My mother no longer trusts blue skies. I know that buried things do not always stay buried, that damage is a slow unraveling. Sometimes it feels like we are just accumulations of hurt smashed one on top of another. I collect as many flowers as I can. I never know when I will need to slip them into shattered glass.
Years later, I am unsurprised when I break into tears at the smell of an electrical fire. I understand what happens inside me when I see the lights come on each September.
But how can I explain the late-night train ride more than a decade later? The 4 a.m. trek home. I was alone on the subway car, until I wasn’t.
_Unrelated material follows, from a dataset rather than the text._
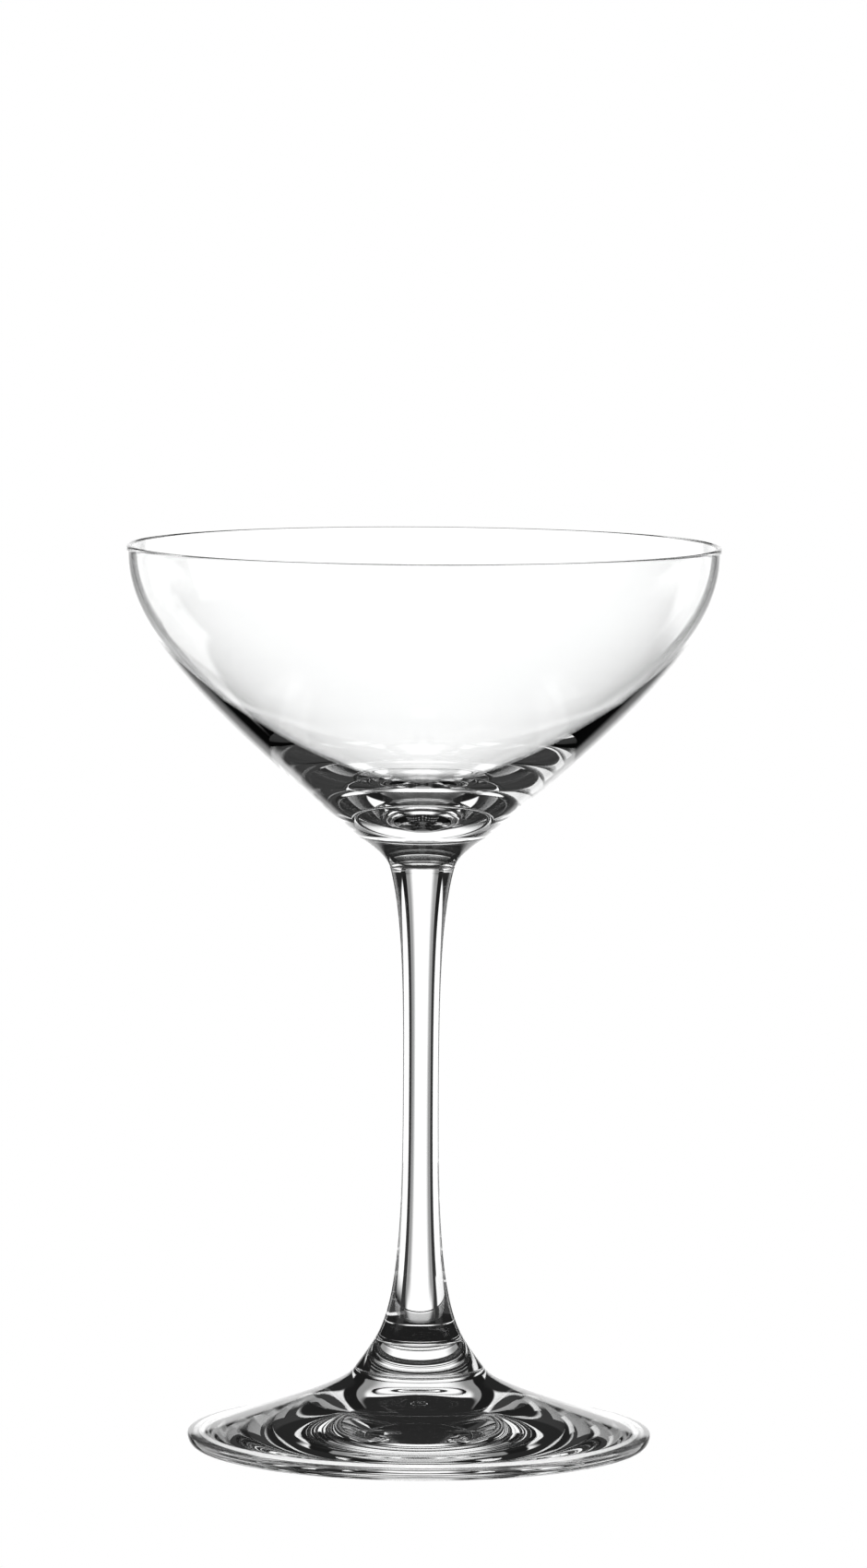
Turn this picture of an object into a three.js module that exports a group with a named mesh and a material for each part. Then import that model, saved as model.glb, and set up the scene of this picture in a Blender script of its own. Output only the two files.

He was there, across the car, his grey sweatshirt sleeve pulled down over his hand, the clutched water bottle. The yellow hard hat. The reflective vest. The Dust Bowl eyes. The stains.
If God himself had outstretched a hand to me, I would have been less fazed. I did not breathe. I did not look away. My entire body quaked. He looked at me unblinking. I expected — and there is no way to say this except to say it — I expected that he was there to tell me my time had come. I truly believed this. It made perfect sense. He was my last memory of being a child. Now his presence would mark my last memory of being alive.
I do not know how long we rode together. Not another soul got on or off. The train stopped; the doors opened. He stared at me; I stared at him. The doors closed; the train started again. Finally the train reached my stop. The doors opened, and I shook to my feet. He did not look away. I made my way out to the platform, then reached back to hold open the doors. I held eye contact, waiting to see if he would follow. He did not. I let the doors close, and he disappeared. I have never seen him since.